Exercise objective:
All material below is to be reproduced exactly.

Supplied material:
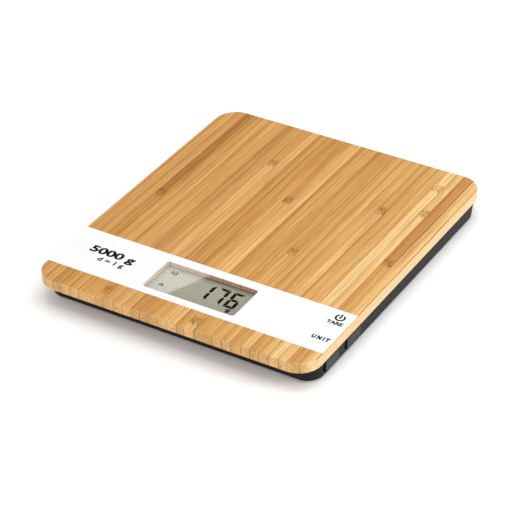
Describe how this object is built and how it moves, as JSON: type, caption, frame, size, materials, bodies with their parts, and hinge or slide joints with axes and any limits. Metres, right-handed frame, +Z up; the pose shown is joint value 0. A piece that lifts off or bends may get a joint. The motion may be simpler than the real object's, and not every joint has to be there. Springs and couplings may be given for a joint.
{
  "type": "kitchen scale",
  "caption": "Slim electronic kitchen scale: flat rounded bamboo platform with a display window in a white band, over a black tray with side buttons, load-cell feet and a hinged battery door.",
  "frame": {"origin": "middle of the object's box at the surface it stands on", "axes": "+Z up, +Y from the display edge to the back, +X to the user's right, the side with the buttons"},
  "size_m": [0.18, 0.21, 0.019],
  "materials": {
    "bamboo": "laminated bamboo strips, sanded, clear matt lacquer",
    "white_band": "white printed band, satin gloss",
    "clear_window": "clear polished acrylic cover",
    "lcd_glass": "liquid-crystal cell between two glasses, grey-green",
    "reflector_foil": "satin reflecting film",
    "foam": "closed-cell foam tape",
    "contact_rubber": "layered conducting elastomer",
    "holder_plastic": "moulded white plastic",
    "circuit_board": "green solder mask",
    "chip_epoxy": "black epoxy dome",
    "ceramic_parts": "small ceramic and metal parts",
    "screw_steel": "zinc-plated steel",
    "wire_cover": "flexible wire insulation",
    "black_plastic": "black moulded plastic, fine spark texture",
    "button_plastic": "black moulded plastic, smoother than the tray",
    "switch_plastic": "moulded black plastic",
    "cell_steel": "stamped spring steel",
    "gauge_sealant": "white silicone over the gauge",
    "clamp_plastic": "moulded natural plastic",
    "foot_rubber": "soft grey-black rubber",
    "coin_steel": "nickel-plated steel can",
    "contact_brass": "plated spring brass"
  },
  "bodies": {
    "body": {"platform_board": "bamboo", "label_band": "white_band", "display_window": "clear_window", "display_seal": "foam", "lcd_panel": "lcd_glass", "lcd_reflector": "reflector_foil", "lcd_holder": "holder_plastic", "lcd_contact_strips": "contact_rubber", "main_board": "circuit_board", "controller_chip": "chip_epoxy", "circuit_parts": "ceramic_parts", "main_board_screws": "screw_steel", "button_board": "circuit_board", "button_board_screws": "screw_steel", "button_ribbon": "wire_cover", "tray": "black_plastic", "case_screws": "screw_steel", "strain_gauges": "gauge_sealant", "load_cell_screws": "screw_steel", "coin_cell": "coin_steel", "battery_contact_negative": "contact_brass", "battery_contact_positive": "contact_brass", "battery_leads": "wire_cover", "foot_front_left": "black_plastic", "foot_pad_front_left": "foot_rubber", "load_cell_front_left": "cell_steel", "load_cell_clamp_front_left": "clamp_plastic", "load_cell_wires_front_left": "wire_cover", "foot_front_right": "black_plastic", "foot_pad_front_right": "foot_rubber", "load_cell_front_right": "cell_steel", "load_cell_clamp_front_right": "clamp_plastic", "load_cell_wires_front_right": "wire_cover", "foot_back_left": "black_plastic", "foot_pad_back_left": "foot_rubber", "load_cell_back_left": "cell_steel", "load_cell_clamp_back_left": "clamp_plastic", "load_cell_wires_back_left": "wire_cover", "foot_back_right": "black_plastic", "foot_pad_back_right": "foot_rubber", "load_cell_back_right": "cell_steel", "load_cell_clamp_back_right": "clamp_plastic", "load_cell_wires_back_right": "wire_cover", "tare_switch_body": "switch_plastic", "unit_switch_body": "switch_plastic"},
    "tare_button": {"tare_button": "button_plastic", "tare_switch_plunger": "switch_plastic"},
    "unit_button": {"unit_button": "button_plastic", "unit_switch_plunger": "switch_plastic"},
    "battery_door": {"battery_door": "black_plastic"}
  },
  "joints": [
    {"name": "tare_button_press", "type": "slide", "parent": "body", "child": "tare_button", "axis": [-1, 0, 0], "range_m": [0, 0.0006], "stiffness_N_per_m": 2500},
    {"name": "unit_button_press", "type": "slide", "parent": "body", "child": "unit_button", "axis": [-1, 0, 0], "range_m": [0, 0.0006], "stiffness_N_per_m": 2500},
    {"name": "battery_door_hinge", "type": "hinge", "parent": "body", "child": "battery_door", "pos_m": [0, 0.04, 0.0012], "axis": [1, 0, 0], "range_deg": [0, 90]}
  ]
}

Correct result:
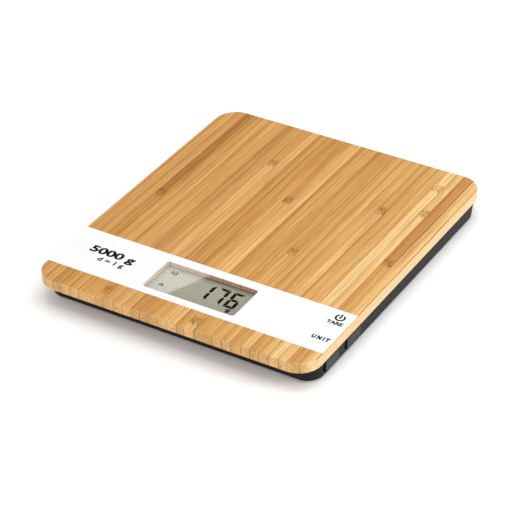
Describe how this object is built and how it moves, as JSON: type, caption, frame, size, materials, bodies with their parts, and hinge or slide joints with axes and any limits. Metres, right-handed frame, +Z up; the pose shown is joint value 0. A piece that lifts off or bends may get a joint. The motion may be simpler than the real object's, and not every joint has to be there. Springs and couplings may be given for a joint.
{
  "type": "kitchen scale",
  "caption": "Slim electronic kitchen scale: flat rounded bamboo platform with a display window in a white band, over a black tray with side buttons, load-cell feet and a hinged battery door.",
  "frame": {"origin": "middle of the object's box at the surface it stands on", "axes": "+Z up, +Y from the display edge to the back, +X to the user's right, the side with the buttons"},
  "size_m": [0.18, 0.21, 0.019],
  "materials": {
    "bamboo": "laminated bamboo strips, sanded, clear matt lacquer",
    "white_band": "white printed band, satin gloss",
    "clear_window": "clear polished acrylic cover",
    "lcd_glass": "liquid-crystal cell between two glasses, grey-green",
    "reflector_foil": "satin reflecting film",
    "foam": "closed-cell foam tape",
    "contact_rubber": "layered conducting elastomer",
    "holder_plastic": "moulded white plastic",
    "circuit_board": "green solder mask",
    "chip_epoxy": "black epoxy dome",
    "ceramic_parts": "small ceramic and metal parts",
    "screw_steel": "zinc-plated steel",
    "wire_cover": "flexible wire insulation",
    "black_plastic": "black moulded plastic, fine spark texture",
    "button_plastic": "black moulded plastic, smoother than the tray",
    "switch_plastic": "moulded black plastic",
    "cell_steel": "stamped spring steel",
    "gauge_sealant": "white silicone over the gauge",
    "clamp_plastic": "moulded natural plastic",
    "foot_rubber": "soft grey-black rubber",
    "coin_steel": "nickel-plated steel can",
    "contact_brass": "plated spring brass"
  },
  "bodies": {
    "body": {"platform_board": "bamboo", "label_band": "white_band", "display_window": "clear_window", "display_seal": "foam", "lcd_panel": "lcd_glass", "lcd_reflector": "reflector_foil", "lcd_holder": "holder_plastic", "lcd_contact_strips": "contact_rubber", "main_board": "circuit_board", "controller_chip": "chip_epoxy", "circuit_parts": "ceramic_parts", "main_board_screws": "screw_steel", "button_board": "circuit_board", "button_board_screws": "screw_steel", "button_ribbon": "wire_cover", "tray": "black_plastic", "case_screws": "screw_steel", "strain_gauges": "gauge_sealant", "load_cell_screws": "screw_steel", "coin_cell": "coin_steel", "battery_contact_negative": "contact_brass", "battery_contact_positive": "contact_brass", "battery_leads": "wire_cover", "foot_front_left": "black_plastic", "foot_pad_front_left": "foot_rubber", "load_cell_front_left": "cell_steel", "load_cell_clamp_front_left": "clamp_plastic", "load_cell_wires_front_left": "wire_cover", "foot_front_right": "black_plastic", "foot_pad_front_right": "foot_rubber", "load_cell_front_right": "cell_steel", "load_cell_clamp_front_right": "clamp_plastic", "load_cell_wires_front_right": "wire_cover", "foot_back_left": "black_plastic", "foot_pad_back_left": "foot_rubber", "load_cell_back_left": "cell_steel", "load_cell_clamp_back_left": "clamp_plastic", "load_cell_wires_back_left": "wire_cover", "foot_back_right": "black_plastic", "foot_pad_back_right": "foot_rubber", "load_cell_back_right": "cell_steel", "load_cell_clamp_back_right": "clamp_plastic", "load_cell_wires_back_right": "wire_cover", "tare_switch_body": "switch_plastic", "unit_switch_body": "switch_plastic"},
    "tare_button": {"tare_button": "button_plastic", "tare_switch_plunger": "switch_plastic"},
    "unit_button": {"unit_button": "button_plastic", "unit_switch_plunger": "switch_plastic"},
    "battery_door": {"battery_door": "black_plastic"}
  },
  "joints": [
    {"name": "tare_button_press", "type": "slide", "parent": "body", "child": "tare_button", "axis": [-1, 0, 0], "range_m": [0, 0.0006], "stiffness_N_per_m": 2500},
    {"name": "unit_button_press", "type": "slide", "parent": "body", "child": "unit_button", "axis": [-1, 0, 0], "range_m": [0, 0.0006], "stiffness_N_per_m": 2500},
    {"name": "battery_door_hinge", "type": "hinge", "parent": "body", "child": "battery_door", "pos_m": [0, 0.04, 0.0012], "axis": [1, 0, 0], "range_deg": [0, 90]}
  ]
}